Aaron Barnhart, reviewing for Primetimer, said Deaf U "will strike you at first as exceedingly trivial, another MTV-style docuseries about sex and drinking among collegiates". Barnhart said, "I think the program's overarching interest in its subjects' sex lives — rather than their academic pursuits and life goals — will strike many as the exact opposite of a deep or layered treatment." He found Deaf U to have "intriguing characters, and fascinating exploration of deaf subculture — albeit one that doesn't exactly cast deaf people in a very favorable light — is a worthwhile drive-by docuseries".

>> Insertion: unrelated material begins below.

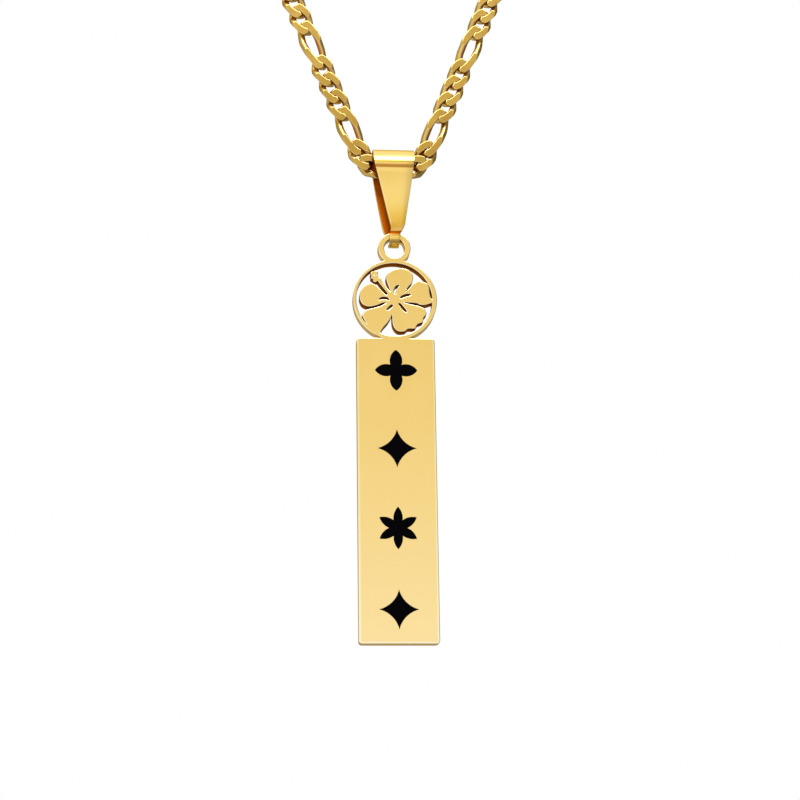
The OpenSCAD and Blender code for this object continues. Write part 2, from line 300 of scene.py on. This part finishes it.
def maths(tree, operation, a, b):
    node = tree.nodes.new("ShaderNodeMath")
    node.operation = operation
    feed(tree, node.inputs[0], a)
    feed(tree, node.inputs[1], b)
    return node.outputs[0]


def mix_colour(tree, blend, factor, a, b):
    node = tree.nodes.new("ShaderNodeMix")
    node.data_type = "RGBA"
    node.blend_type = blend
    sockets = {socket.identifier: socket for socket in node.inputs}
    feed(tree, sockets["Factor_Float"], factor)
    feed(tree, sockets["A_Color"], a)
    feed(tree, sockets["B_Color"], b)
    return next(socket for socket in node.outputs if socket.identifier == "Result_Color")


def plating_tone_group():
    """Gold plating whose tone drifts, with a painted highlight on marked edges and painted shade on
    marked insides.
    """
    group, start, end, place = effect_group(
        "plating_tone",
        [("Gold", "NodeSocketColor", (0.9, 0.66, 0.24, 1)),
         ("Deep gold", "NodeSocketColor", (0.8, 0.5, 0.14, 1)),
         ("Edge gold", "NodeSocketColor", (1.0, 0.85, 0.5, 1)),
         ("Cloud scale", "NodeSocketFloat", 120.0),
         ("Drift", "NodeSocketFloat", 0.3),
         ("Edge", "NodeSocketFloat", 0.0),
         ("Inside gold", "NodeSocketColor", (*INSIDE_SHADE_GOLD, 1)),
         ("Inside", "NodeSocketFloat", 0.0)],
        [("Color", "NodeSocketColor")])
    drift = maths(group, "MULTIPLY", noise(group, place, start["Cloud scale"]), start["Drift"])
    toned = mix_colour(group, "MIX", drift, start["Gold"], start["Deep gold"])
    # Marked edges are mixed towards a painted highlight, and marked insides and creases towards painted
    # shade
    painted_highlight = mix_colour(group, "MIX", start["Edge"], toned, start["Edge gold"])
    painted_shade = mix_colour(group, "MIX", start["Inside"], painted_highlight, start["Inside gold"])
    group.links.new(painted_shade, end["Color"])
    return group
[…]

NPR's Eric Deggans described Deaf U as "a series whose rebelliousness is embodied in the wordplay of its title, shines most when it shows how typical challenges college students face are amplified by the unique contours of Deaf culture". The critic said, "'Deaf U' deftly explores these gossipy coming-of-age challenges - how to be true to yourself without hurting others, how to bring something new into your life, like hearing aids or cochlear implants, without being judged by those who see such changes as turning away from your identity as a Deaf person." Deggans said he was generally cynical about docuseries as reductionist and concluded, "But if the moments shown in 'Deaf U' are true, it's a fascinating look at a community rarely seen with such depth and humanity on television."